The expert evidence of Ian Salisbury was received by the Architects Registration Tribunal and a Judgment clearing Michael Wilkey of wrongdoing was made. Thus 3 professional architect expert witnesses had independently concluded that plagiarism of Pearce's plans by Koolhaas had occurred, yet the biased and architecturally flawed judgement of Justice Jacob defined Pearce's claims as fantasy.
Grounds for appeal
One might assume that, presented with evidence that one of its professional members had been unjustly treated, the ARB would assist in providing documents in its possession so that the injustice might be corrected. Not so. When Gareth Pearce requested from the ARB a copy of the Ian Salibury evidence in order to proceed to the Court of Appeal the ARB stubbornly refused to provide it. Obviously other interests must be involved.

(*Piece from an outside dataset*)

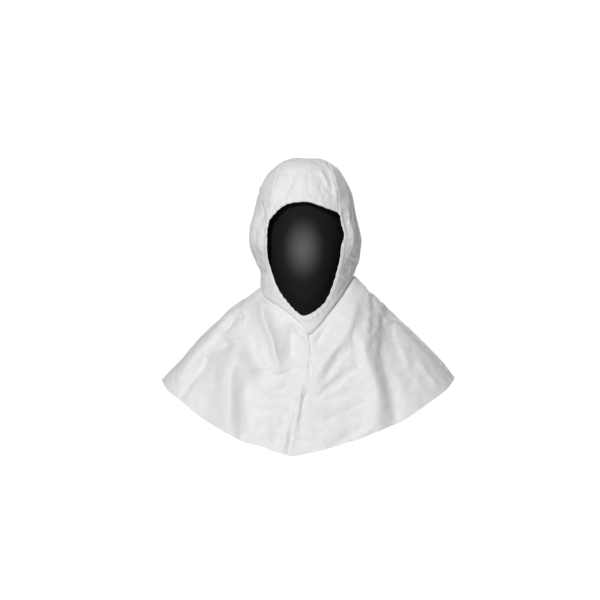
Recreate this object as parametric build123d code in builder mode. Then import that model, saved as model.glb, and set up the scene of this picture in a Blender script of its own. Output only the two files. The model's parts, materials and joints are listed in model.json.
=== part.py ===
"""Disposable protective hood with a shoulder cape, cut from thin white nonwoven fabric.

A crown panel and two side panels make the hood. Two cape halves hang from the neck seam and meet at
a front and a back seam. Every seam is serged on the inside. The face opening has a folded casing
with an elastic band in it, closed by a row of stitches.

Row frame: the origin is the middle of the wearer's head, between the ears. +Z is up, the face
opening looks along -Y, and +X is the right of the hood as seen from the front. Millimetres.
"""
from math import cos, exp, pi, radians, sin, sqrt
import os

from build123d import *

# Driving dimensions
FABRIC = 1.0            # wall that stands for the fabric
EAR_HALF_WIDTH = 103    # the hood's half width at the ears, its widest place
FACE_DEPTH = 100        # from the origin to the hood's front
OCCIPUT_DEPTH = 112     # from the origin to the back of the head
CROWN_HEIGHT = 150      # from the origin to the top of the crown
COLLAR_DROP = 185       # how far below the origin the hood's neck would reach without the cape
COLLAR_NARROWING = 66   # how much the half width shrinks on the way down to there
CHIN_TUCK = 13          # how far the front moves back under the chin
NAPE_TUCK = 80          # how far the back moves forward to the nape

NECK_DROP = 70          # height of the cape's neck line at the sides, below the origin
NECK_HALF_WIDTH = 83
NECK_FRONT = 60
NECK_BACK = 66
CAPE_FLARE = 1.02       # sideways growth of the cape's half width per millimetre down
CHEST_SWELL = 110       # how far the cape's front swells out over the chest in the end
CHEST_LENGTH = 250      # the length over which it does
BACK_SWELL = 105
BACK_LENGTH = 200
CAPE_TOP = -45          # levels between which the cape's cone is modelled, before it is trimmed
CAPE_FOOT = -390

HEM_FRONT = (0, -378)    # the hem's lowest point, at the front and back seams
HEM_MIDDLE = (142, -333)
HEM_CORNER = (266, -250)  # the hem's corner, over the shoulder
HEM_BEYOND = (420, -96)   # the same line run on past the fabric

BROW = 67               # the face opening's top edge, above the origin
FACE_SIDE = (           # points on its right side, and how each moves as a band around it grows
    ((61, 50), (0.9, 0.6)),      # the brow's corner, where a crown seam ends
    ((69, 8), (1, 0)),           # the cheek
    ((55, -68), (0.87, -0.49)),  # the jaw
    ((0, -130), (0, -1.3)),      # the chin
)
CASING_WIDTH = 12       # the hem folded in around the face opening
CASING_DEPTH = 2.0
ELASTIC_INSET = 3       # from the opening's edge to the elastic
ELASTIC_WIDTH = 6
ELASTIC_THICKNESS = 1.0
CLEARANCE = 0.05        # between a piece and the curved fabric that it lies along
STITCH_INSET = 10       # from the opening's edge to the row of stitches
STITCH_WIDTH = 0.6
STITCH_HEIGHT = 0.3

CROWN_SEAM_BROW = (61.5, -112)  # the crown panel's half width along its length, seen from above
CROWN_SEAM_TOP = (41, -5)
CROWN_SEAM_NAPE = (33, 125)

SERGE_DEPTH = 5.0       # how far a serged seam stands into the hood
SERGE_THICKNESS = 1.6

LABEL = (18, 0.5, 42)   # width, thickness and length of the blank care label
LABEL_TOP = -91
LABEL_X = 13
LABEL_Y = 70.5

REACH = 500             # larger than the garment: the size of cutting blocks
CROWN_STEPS = (0, 14, 28, 42, 56, 68, 78, 85)  # degrees above the ear line
COLLAR_STEPS = 7
CAPE_STEPS = 9


def ease(share):
    """0 to 1, flat at both ends."""
    return (1 - cos(pi * share)) / 2


def hood_section(z, inset):
    """Half width, front and back of the hood at height z, on a surface that lies inset inside it."""
    if z >= 0:
        roundness = sqrt(max(0.0, 1 - (z / (CROWN_HEIGHT - inset)) ** 2))
        return (
            (EAR_HALF_WIDTH - inset) * roundness,
            -(FACE_DEPTH - inset) * roundness,
            (OCCIPUT_DEPTH - inset) * roundness,
        )
    share = -z / COLLAR_DROP
    return (
        EAR_HALF_WIDTH - COLLAR_NARROWING * ease(share) - inset,
        -FACE_DEPTH + CHIN_TUCK * share**3 + inset,
        OCCIPUT_DEPTH - NAPE_TUCK * ease(share) - inset,
    )


def cape_section(z, inset):
    """Half width, front and back of the cape at height z. The inset follows the slope of each side."""
    drop = -NECK_DROP - z
    chest_slope = CHEST_SWELL / CHEST_LENGTH * exp(-drop / CHEST_LENGTH)
    back_slope = BACK_SWELL / BACK_LENGTH * exp(-drop / BACK_LENGTH)
    return (
        NECK_HALF_WIDTH + CAPE_FLARE * drop - inset * sqrt(1 + CAPE_FLARE**2),
        -NECK_FRONT
        - CHEST_SWELL * (1 - exp(-drop / CHEST_LENGTH))
        + inset * sqrt(1 + chest_slope**2),
        NECK_BACK
        + BACK_SWELL * (1 - exp(-drop / BACK_LENGTH))
        - inset * sqrt(1 + back_slope**2),
    )


def loft_sections(levels, section, inset):
    """A solid through one ellipse at each level."""
    with BuildPart() as form:
        for z in levels:
            half_width, front, back = section(z, inset)
            with BuildSketch(Plane.XY.offset(z)):
                with Locations((0, (front + back) / 2)):
                    Ellipse(half_width, (back - front) / 2)
        loft()
    return form.part


def hood_form(inset):
    """The space inside the hood's surface, or inside one that lies inset deeper."""
    crown = [(CROWN_HEIGHT - inset) * sin(radians(step)) for step in CROWN_STEPS]
    collar = [-COLLAR_DROP * step / COLLAR_STEPS for step in range(COLLAR_STEPS, 0, -1)]
    return loft_sections(collar + crown, hood_section, inset)


def cape_form(inset):
    """The space under the cape's cone, or under one that lies inset deeper."""
    drop = (CAPE_TOP - CAPE_FOOT) / CAPE_STEPS
    levels = [CAPE_FOOT + drop * step for step in range(CAPE_STEPS + 1)]
    return loft_sections(levels, cape_section, inset)


def face_outline(grow):
    """The face opening seen from the front, grown outwards by grow, as a block that runs forwards."""
    side = [(x + grow * out, z + grow * up) for (x, z), (out, up) in FACE_SIDE]
    brow_corner = side[0]
    with BuildPart() as block:
        with BuildSketch(Plane.XZ):
            with BuildLine():
                ThreePointArc((-brow_corner[0], brow_corner[1]), (0, BROW + grow), brow_corner)
                right = Spline(side)
                mirror(right, about=Plane.YZ)
            make_face()
        extrude(amount=REACH)
    return block.part


def face_band(inner, outer):
    """The ring around the face opening, from inner to outer millimetres away from its edge."""
    with BuildPart() as band:
        add(face_outline(outer))
        add(face_outline(inner), mode=Mode.SUBTRACT)
    return band.part


def crown_block(grow):
    """The crown panel's outline seen from above, grown sideways by grow, without the space below the brow."""
    with BuildPart() as block:
        with BuildSketch():
            with BuildLine():
                right = ThreePointArc(
                    (CROWN_SEAM_BROW[0] + grow, CROWN_SEAM_BROW[1]),
                    (CROWN_SEAM_TOP[0] + grow, CROWN_SEAM_TOP[1]),
                    (CROWN_SEAM_NAPE[0] + grow, CROWN_SEAM_NAPE[1]),
                )
                left = mirror(right, about=Plane.YZ)
                Line(right @ 0, left @ 0)
                Line(right @ 1, left @ 1)
            make_face()
        extrude(amount=REACH, both=True)
        with Locations((0, -REACH / 2, -REACH / 2)):
            Box(REACH, REACH, REACH, mode=Mode.SUBTRACT)
    return block.part


def middle_slab(y_side):
    """A slab as thick as a serged seam on the middle plane, in front (-1) or behind (1), below the ears."""
    with BuildPart() as slab:
        with Locations((0, y_side * REACH / 2, -REACH / 2)):
            Box(SERGE_THICKNESS, REACH, REACH)
    return slab.part


def below_hem():
    """The space below the curved hem, which is the same at the front and the back."""
    with BuildPart() as space:
        with BuildSketch(Plane.XZ):
            with BuildLine():
                ThreePointArc(HEM_FRONT, HEM_MIDDLE, HEM_CORNER)
                Polyline(HEM_CORNER, HEM_BEYOND, (HEM_BEYOND[0], -REACH), (0, -REACH))
                Line((0, -REACH), HEM_FRONT)
            make_face()
            mirror(about=Plane.YZ)
        extrude(amount=REACH, both=True)
    return space.part


def cut_from(*kept, without=()):
    """What the first shape shares with each of the others, without the shapes in without."""
    with BuildPart() as piece:
        add(kept[0])
        for shape in kept[1:]:
            add(shape, mode=Mode.INTERSECT)
        for shape in without:
            add(shape, mode=Mode.SUBTRACT)
    return piece.part


def write(piece, label):
    """Writes one finished piece as its own STEP file."""
    piece.part.label = label
    export_step(piece.part, f"parts/{label}.step")


def write_pair(piece, label):
    """Writes a piece of the garment's right side, and its mirror image for the left side."""
    with BuildPart() as twin:
        add(piece.part)
        mirror(about=Plane.YZ, mode=Mode.REPLACE)
    write(piece, f"{label}_right")
    write(twin, f"{label}_left")


os.makedirs("parts", exist_ok=True)

# Surfaces and cutting blocks that several pieces share
hood_outside = hood_form(0)
hood_inside = hood_form(FABRIC)
cape_inside = cape_form(FABRIC)
hood_lining = hood_form(FABRIC + CLEARANCE)
hood_serge_layer = cut_from(hood_lining, without=[hood_form(FABRIC + SERGE_DEPTH)])
cape_serge_layer = cut_from(
    cape_form(FABRIC + CLEARANCE), without=[cape_form(FABRIC + SERGE_DEPTH)]
)
face_hole = face_outline(0)
casing_band = face_band(0, CASING_WIDTH)
crown_outline = crown_block(0)
crown_seam_wall = cut_from(
    crown_block(SERGE_THICKNESS / 2), without=[crown_block(-SERGE_THICKNESS / 2)]
)
hem_cut = below_hem()
with BuildPart() as right_half:
    with Locations((REACH / 2, 0, 0)):
        Box(REACH, 2 * REACH, 2 * REACH)

# Fabric of the hood: the crown panel and the two side panels
with BuildPart() as hood_fabric:
    add(hood_outside)
    add(hood_inside, mode=Mode.SUBTRACT)
    add(cape_inside, mode=Mode.SUBTRACT)
    add(face_hole, mode=Mode.SUBTRACT)

with BuildPart() as crown_panel:
    add(hood_fabric.part)
    add(crown_outline, mode=Mode.INTERSECT)
write(crown_panel, "crown_panel")

with BuildPart() as hood_side:
    add(hood_fabric.part)
    add(crown_outline, mode=Mode.SUBTRACT)
    add(right_half.part, mode=Mode.INTERSECT)
write_pair(hood_side, "hood_side")

# Fabric of the cape: two halves
with BuildPart() as cape_fabric:
    add(cape_form(0))
    add(cape_inside, mode=Mode.SUBTRACT)
    add(hood_outside, mode=Mode.SUBTRACT)
    add(hem_cut, mode=Mode.SUBTRACT)

with BuildPart() as cape_half:
    add(cape_fabric.part)
    add(right_half.part, mode=Mode.INTERSECT)
write_pair(cape_half, "cape")

# Face opening: the folded casing with its channel, the elastic in it, and the row of stitches
elastic_outer_depth = FABRIC + 2 * CLEARANCE
elastic_inner_depth = elastic_outer_depth + ELASTIC_THICKNESS
with BuildPart() as face_casing:
    add(hood_lining)
    add(hood_form(FABRIC + CASING_DEPTH), mode=Mode.SUBTRACT)
    add(casing_band, mode=Mode.INTERSECT)
    add(
        cut_from(
            face_band(ELASTIC_INSET - CLEARANCE, ELASTIC_INSET + ELASTIC_WIDTH + CLEARANCE),
            hood_inside,
            without=[hood_form(elastic_inner_depth + CLEARANCE)],
        ),
        mode=Mode.SUBTRACT,
    )
write(face_casing, "face_casing")

with BuildPart() as face_elastic:
    add(hood_form(elastic_outer_depth))
    add(hood_form(elastic_inner_depth), mode=Mode.SUBTRACT)
    add(face_band(ELASTIC_INSET, ELASTIC_INSET + ELASTIC_WIDTH), mode=Mode.INTERSECT)
write(face_elastic, "face_elastic")

with BuildPart() as casing_stitching:
    add(hood_form(-CLEARANCE - STITCH_HEIGHT))
    add(hood_form(-CLEARANCE), mode=Mode.SUBTRACT)
    add(face_band(STITCH_INSET, STITCH_INSET + STITCH_WIDTH), mode=Mode.INTERSECT)
write(casing_stitching, "casing_stitching")

# Serged seams, which stand inwards from the fabric
with BuildPart() as neck_seam:
    add(hood_outside)
    add(hood_form(SERGE_THICKNESS), mode=Mode.SUBTRACT)
    add(cape_serge_layer, mode=Mode.INTERSECT)
write(neck_seam, "neck_seam")

with BuildPart() as crown_seam:
    add(hood_serge_layer)
    add(crown_seam_wall, mode=Mode.INTERSECT)
    add(right_half.part, mode=Mode.INTERSECT)
    add(casing_band, mode=Mode.SUBTRACT)
    add(face_hole, mode=Mode.SUBTRACT)
    add(cape_inside, mode=Mode.SUBTRACT)
write_pair(crown_seam, "crown_seam")

with BuildPart() as chin_seam:
    add(hood_serge_layer)
    add(middle_slab(-1), mode=Mode.INTERSECT)
    add(casing_band, mode=Mode.SUBTRACT)
    add(face_hole, mode=Mode.SUBTRACT)
    add(cape_inside, mode=Mode.SUBTRACT)
write(chin_seam, "chin_seam")

for name, y_side in {"front": -1, "back": 1}.items():
    with BuildPart() as cape_seam:
        add(cape_serge_layer)
        add(middle_slab(y_side), mode=Mode.INTERSECT)
        add(hood_outside, mode=Mode.SUBTRACT)
        add(hem_cut, mode=Mode.SUBTRACT)
    write(cape_seam, f"cape_{name}_seam")

# Blank care label, caught in the neck seam at the nape
width, thickness, length = LABEL
with BuildPart() as care_label:
    with Locations((LABEL_X, LABEL_Y, LABEL_TOP - length / 2)):
        Box(width, thickness, length)
    add(neck_seam.part, mode=Mode.SUBTRACT)
write(care_label, "care_label")
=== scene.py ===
import json
import math

import bpy
import numpy as np
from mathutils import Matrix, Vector, noise

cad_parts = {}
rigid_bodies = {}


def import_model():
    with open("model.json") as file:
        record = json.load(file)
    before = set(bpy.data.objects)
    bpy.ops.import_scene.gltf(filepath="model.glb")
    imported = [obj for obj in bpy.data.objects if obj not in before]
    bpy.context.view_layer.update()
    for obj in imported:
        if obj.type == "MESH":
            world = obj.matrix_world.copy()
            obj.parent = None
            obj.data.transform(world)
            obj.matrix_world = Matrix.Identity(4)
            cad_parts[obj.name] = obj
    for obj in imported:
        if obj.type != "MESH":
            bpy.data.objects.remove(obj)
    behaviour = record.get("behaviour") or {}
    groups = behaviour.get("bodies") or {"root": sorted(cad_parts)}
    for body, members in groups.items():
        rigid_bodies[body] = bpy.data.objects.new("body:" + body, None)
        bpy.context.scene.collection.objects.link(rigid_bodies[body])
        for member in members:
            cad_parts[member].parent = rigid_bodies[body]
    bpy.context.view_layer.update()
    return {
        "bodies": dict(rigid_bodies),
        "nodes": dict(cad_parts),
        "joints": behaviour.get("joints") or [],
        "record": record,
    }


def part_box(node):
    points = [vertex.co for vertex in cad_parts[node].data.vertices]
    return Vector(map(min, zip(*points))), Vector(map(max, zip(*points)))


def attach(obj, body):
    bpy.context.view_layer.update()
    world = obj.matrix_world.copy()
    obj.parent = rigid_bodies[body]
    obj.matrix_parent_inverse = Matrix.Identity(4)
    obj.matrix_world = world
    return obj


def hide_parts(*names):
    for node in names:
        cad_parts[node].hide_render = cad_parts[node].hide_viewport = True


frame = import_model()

scene = bpy.context.scene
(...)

After the ARB refused to honour the Freedom of Information Act, Pearce referred the ARB's stonewalling to his MP Mark Field who took the case up with the Parliamentary Ombudsman. Out of the blue the Office of the Deputy Prime Minister wrote to Mark Field stating that releasing the Ian Salisbury evidence was not in the public interest. This prevented Gareth Pearce from immediately appealing the decision of Justice Jacob at the Court of Appeal.
Eventually the Parliamentary Ombudsman informed Gareth Pearce that Jurisdiction over the Architects Registration Board does not lay with the Office for the Deputy Prime Minister but with the most ancient part of the Government of the United Kingdom, that of the Crown. The Ombudsman further informed Mr Pearce that an Incursion into Crown Jurisdiction is an offence and that an MP must report this to Her Majesty’s Privy Council. Gareth Pearce subsequently informed his MP Mark Field who the referred the Office of the Deputy Prime Minister to Privy Council.
In the end Gareth Pearce obtained a copy of the Ian Salisbury report from a confidential source. But a long time has passed, too long, some say, for an appeal. Is it ever too late for the truth to emerge and justice to prevail?